你可以培养对自己或者他人的原谅。在冥想的过程中你可以只关注其中的一个方面。找一个舒适的地点坐下,关注你的呼吸。

    Focus on memories, feelings or issues you have not forgiven yourself for. Simply observe—without attachment. Hold yourself with care and tenderness, inviting forgiveness. Silently keep repeating: "I forgive myself, for my words and actions, intentional or unintentional, I forgive myself. May I be peaceful and filled with loving kindness." Keep breathing, letting the breath open and soften your heart.

  将意念集中在你无法原谅的记忆、感觉或者事情上面。仅仅只是觉察,不要建立联系。用关怀和温柔关照自己,邀请原谅到来。心中不断默念:“我原谅我自己,原谅我的言语和行为,无论是有意的还是无意的。我原谅我自己。让我内心充满爱意的善良。”保持呼吸,让呼吸打开并且柔软你的心灵。

    Now focus on one person you wish to forgive. Breathe out any resistance or anger, and breathe in forgiveness and gentleness. Silently keep repeating: "I forgive you, for your words and actions, intentional or unintentional, I forgive you. May you be peaceful and filled with loving kindness." Be gentle with yourself. Do not get sidetracked by the details of what happened. Let go of the story and breathe in forgiveness.

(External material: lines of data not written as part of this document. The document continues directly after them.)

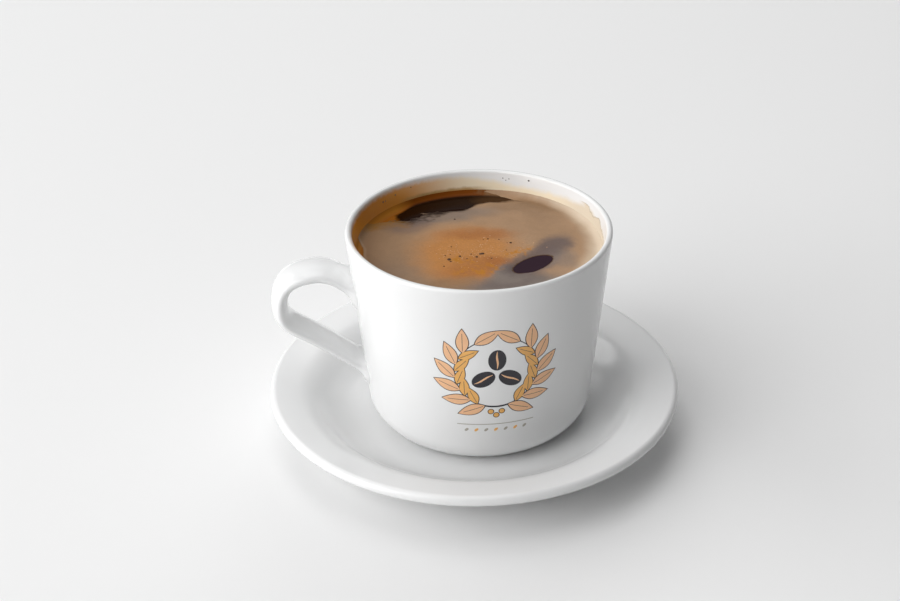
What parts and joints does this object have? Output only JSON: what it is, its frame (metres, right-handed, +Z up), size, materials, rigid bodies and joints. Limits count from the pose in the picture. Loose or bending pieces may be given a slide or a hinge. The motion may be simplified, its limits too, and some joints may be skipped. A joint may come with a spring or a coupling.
{
  "type": "cup of black coffee on a saucer",
  "caption": "Straight-sided white porcelain cup with a loop handle, filled with black coffee under a tan crema, standing on its round saucer.",
  "frame": {"origin": "middle of the saucer's underside, on the plane that its foot ring stands on", "axes": "+Z up, the handle points along -X, and the cup's decorated side faces -Y"},
  "size_m": [0.15, 0.15, 0.0824],
  "materials": {
    "porcelain": "white, glossy clear glaze",
    "coffee": "dark brown liquid with a wet shine",
    "crema": "thin tan foam, softly satin"
  },
  "bodies": {
    "root": {"saucer": "porcelain", "cup": "porcelain", "coffee": "coffee", "crema": "crema"}
  },
  "joints": []
}
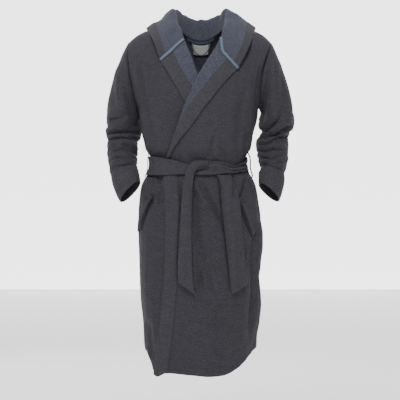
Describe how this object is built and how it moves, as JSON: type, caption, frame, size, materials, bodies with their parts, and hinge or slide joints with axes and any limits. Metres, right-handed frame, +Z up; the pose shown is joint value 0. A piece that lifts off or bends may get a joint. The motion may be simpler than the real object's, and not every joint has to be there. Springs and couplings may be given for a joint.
{
  "type": "hooded wrap bathrobe",
  "caption": "Long hooded wrap bathrobe in soft knitted cloth, worn shape, front edges banded and lapels turned out, with tied sash, slanted pockets and cuffed sleeves.",
  "frame": {"origin": "middle of the neck opening at the height of the shoulder seams' neck ends, where a wearer or a hanger holds the robe up", "axes": "+Z up, -Y the way the wearer faces, +X the wearer's left"},
  "size_m": [0.661, 0.3566, 1.2752],
  "materials": {
    "charcoal_knit": "soft charcoal melange knit, matt with a fine nap",
    "lining_melange": "lighter blue-grey looped inner face of the same cloth",
    "tape": "narrow woven teal-grey seam tape",
    "label": "blank woven label"
  },
  "bodies": {
    "robe": {"back_panel": "charcoal_knit", "front_panel_left": "charcoal_knit", "front_panel_right": "charcoal_knit", "front_band_left": "charcoal_knit", "front_band_right": "charcoal_knit", "lapel_left": "lining_melange", "lapel_right": "lining_melange", "lapel_band_left": "charcoal_knit", "lapel_band_right": "charcoal_knit", "hood_wing_left": "lining_melange", "hood_wing_right": "lining_melange", "hood_band_left": "charcoal_knit", "hood_band_right": "charcoal_knit", "pocket_bag_left": "charcoal_knit", "pocket_bag_right": "charcoal_knit", "pocket_welt_left": "charcoal_knit", "pocket_welt_right": "charcoal_knit", "belt_waist": "charcoal_knit", "belt_knot": "charcoal_knit", "belt_loop_left": "charcoal_knit", "belt_loop_right": "charcoal_knit", "neck_tape_left": "tape", "neck_tape_right": "tape", "neck_tape_back": "tape", "neck_label": "label", "care_label": "label"},
    "sleeve_left": {"sleeve_left_upper": "charcoal_knit", "sleeve_left_elbow": "charcoal_knit"},
    "sleeve_right": {"sleeve_right_upper": "charcoal_knit", "sleeve_right_elbow": "charcoal_knit"},
    "forearm_left": {"sleeve_left_forearm": "charcoal_knit", "cuff_left": "charcoal_knit"},
    "forearm_right": {"sleeve_right_forearm": "charcoal_knit", "cuff_right": "charcoal_knit"},
    "hood": {"hood_pouch": "charcoal_knit", "hood_band_pouch": "charcoal_knit"},
    "belt_end_left": {"belt_tail_left": "charcoal_knit"},
    "belt_end_right": {"belt_tail_right": "charcoal_knit"},
    "loop": {"hang_loop": "tape"}
  },
  "joints": [
    {"name": "left_sleeve_lift", "type": "hinge", "parent": "robe", "child": "sleeve_left", "pos_m": [0.2468, 0, -0.041], "axis": [0, -1, 0], "range_deg": [0, 80]},
    {"name": "right_sleeve_lift", "type": "hinge", "parent": "robe", "child": "sleeve_right", "pos_m": [-0.2468, 0, -0.041], "axis": [0, 1, 0], "range_deg": [0, 80]},
    {"name": "left_elbow_bend", "type": "hinge", "parent": "sleeve_left", "child": "forearm_left", "pos_m": [0.271, 0.064, -0.357], "axis": [-1, 0, 0], "range_deg": [-25, 34], "deforming": ["sleeve_left_elbow"]},
    {"name": "right_elbow_bend", "type": "hinge", "parent": "sleeve_right", "child": "forearm_right", "pos_m": [-0.271, 0.064, -0.357], "axis": [-1, 0, 0], "range_deg": [-25, 34], "deforming": ["sleeve_right_elbow"]},
    {"name": "hood_raise", "type": "hinge", "parent": "robe", "child": "hood", "pos_m": [0, 0.066, 0.004], "axis": [1, 0, 0], "range_deg": [0, 70], "deforming": ["hood_wing_left", "hood_wing_right", "hood_band_left", "hood_band_right"]},
    {"name": "left_belt_end_swing", "type": "hinge", "parent": "robe", "child": "belt_end_left", "pos_m": [0.075, -0.11247, -0.507], "axis": [-1, 0, 0], "range_deg": [0, 70]},
    {"name": "right_belt_end_swing", "type": "hinge", "parent": "robe", "child": "belt_end_right", "pos_m": [-0.036, -0.11864, -0.507], "axis": [-1, 0, 0], "range_deg": [0, 70]},
    {"name": "hang_loop_flip", "type": "hinge", "parent": "robe", "child": "loop", "pos_m": [0, 0.06014, -0.03943], "axis": [-1, 0, 0], "range_deg": [0, 110]}
  ]
}
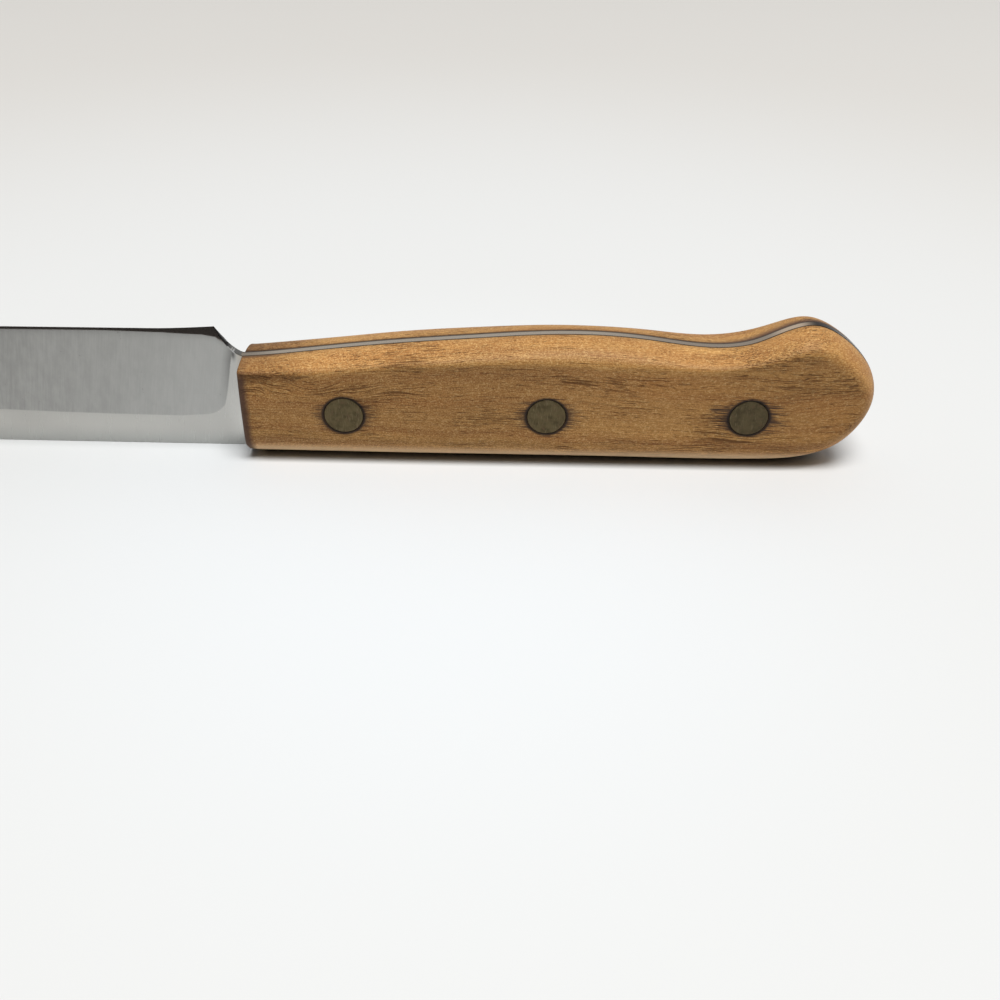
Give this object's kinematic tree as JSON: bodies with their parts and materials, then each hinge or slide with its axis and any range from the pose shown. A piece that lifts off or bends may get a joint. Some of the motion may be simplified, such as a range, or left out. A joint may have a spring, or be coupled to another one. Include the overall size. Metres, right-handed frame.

Feel the joy of forgiveness throughout your whole being. When you are ready, take a deep breath and slowly let it go.

现在将意念集中在你想原谅的某个人身上。将任何阻滞或者愤怒呼出,将原谅和温柔呼入。心中默念:“我原谅你,原谅你的言语和行为,不论是有意的还是无意的。我原谅你。让你内心平和,充满爱意的善良。”充满温柔地对待自己。不要被事情的细节转移了注意力。放手整件事,呼入原谅。


最后体验原来给你的整个身体内带来的快乐。当你准备好之后,深呼吸,慢慢让往事离开。